(Source records)
----
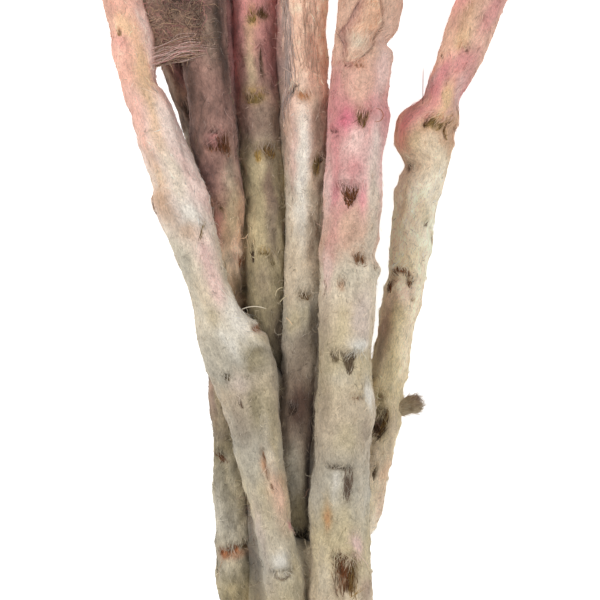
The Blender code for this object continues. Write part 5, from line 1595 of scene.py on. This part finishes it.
def paper_ribs_group():
    """Veins of a dry bract: noise drawn out far along it, in a fine and a coarse size, with a pale
    speckle."""
    group, start, end = new_group(
        "paper_ribs",
        [("Color", "NodeSocketColor", (0.8, 0.5, 0.5, 1.0)), ("Grain", "NodeSocketVector", None)],
        [("Color", "NodeSocketColor"), ("Height", "NodeSocketFloat")],
    )
    nodes, links = group.nodes, group.links
    fine = stretched_noise(nodes, links, start.outputs["Grain"], (9.0, 1.0, 0.18), 2.0)
    coarse = stretched_noise(nodes, links, start.outputs["Grain"], (3.2, 1.0, 0.3), 2.0)
    height = math_node(nodes, links, "MULTIPLY", math_node(nodes, links, "ADD", fine, coarse), 0.5)
    tone = math_node(nodes, links, "ADD", math_node(nodes, links, "MULTIPLY", height, 1.1), 0.45)
    links.new(toned(nodes, links, start.outputs["Color"], tone), end.inputs["Color"])
    links.new(height, end.inputs["Height"])
    return group


paper_ribs = paper_ribs_group()
bract_paper = fibrous_material("bract_paper", paper_ribs, 0.8, 0.15, 0.5, 0.35)[0]


def head_axis(name):
    last = neck_y(name)
    lean = float(across(name, last) - across(name, last - 1.0))
    return Vector((lean, 1.0, math.tan(math.radians(STEMS[name]["rise"])))).normalized()


def head_matrix(name):
    return frame_at(Vector(middle_line(name, neck_y(name))), head_axis(name))


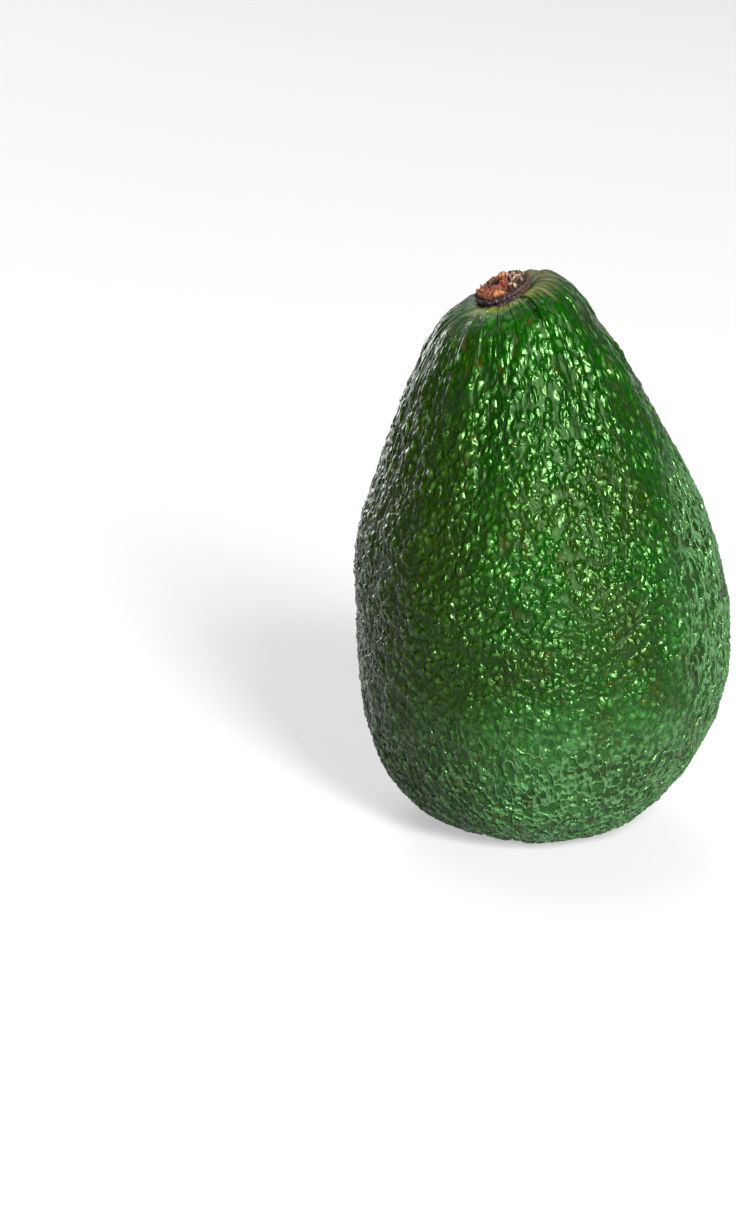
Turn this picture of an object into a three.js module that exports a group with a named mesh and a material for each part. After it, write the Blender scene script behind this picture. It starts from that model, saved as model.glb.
----
» **What you have to do**
Repeat exactly, please, each line from the beginning of the data through the line with "0.15, 0.5, 0.35)[0]" in it, and only those lines.

» **Solution for this task**
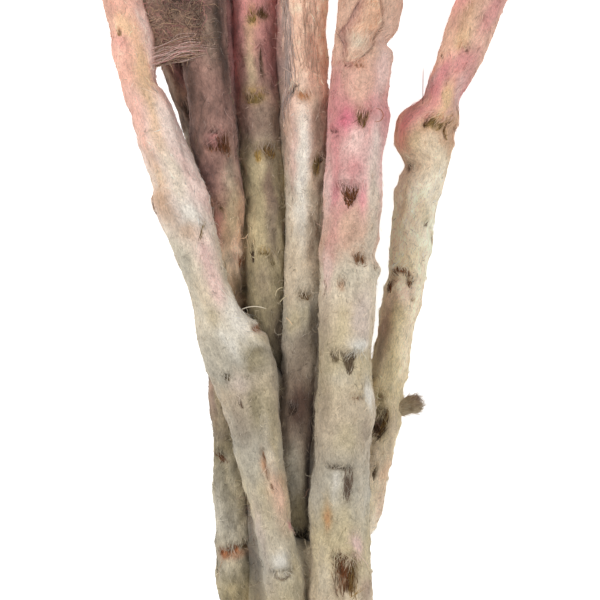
The Blender code for this object continues. Write part 5, from line 1595 of scene.py on. This part finishes it.
def paper_ribs_group():
    """Veins of a dry bract: noise drawn out far along it, in a fine and a coarse size, with a pale
    speckle."""
    group, start, end = new_group(
        "paper_ribs",
        [("Color", "NodeSocketColor", (0.8, 0.5, 0.5, 1.0)), ("Grain", "NodeSocketVector", None)],
        [("Color", "NodeSocketColor"), ("Height", "NodeSocketFloat")],
    )
    nodes, links = group.nodes, group.links
    fine = stretched_noise(nodes, links, start.outputs["Grain"], (9.0, 1.0, 0.18), 2.0)
    coarse = stretched_noise(nodes, links, start.outputs["Grain"], (3.2, 1.0, 0.3), 2.0)
    height = math_node(nodes, links, "MULTIPLY", math_node(nodes, links, "ADD", fine, coarse), 0.5)
    tone = math_node(nodes, links, "ADD", math_node(nodes, links, "MULTIPLY", height, 1.1), 0.45)
    links.new(toned(nodes, links, start.outputs["Color"], tone), end.inputs["Color"])
    links.new(height, end.inputs["Height"])
    return group


paper_ribs = paper_ribs_group()
bract_paper = fibrous_material("bract_paper", paper_ribs, 0.8, 0.15, 0.5, 0.35)[0]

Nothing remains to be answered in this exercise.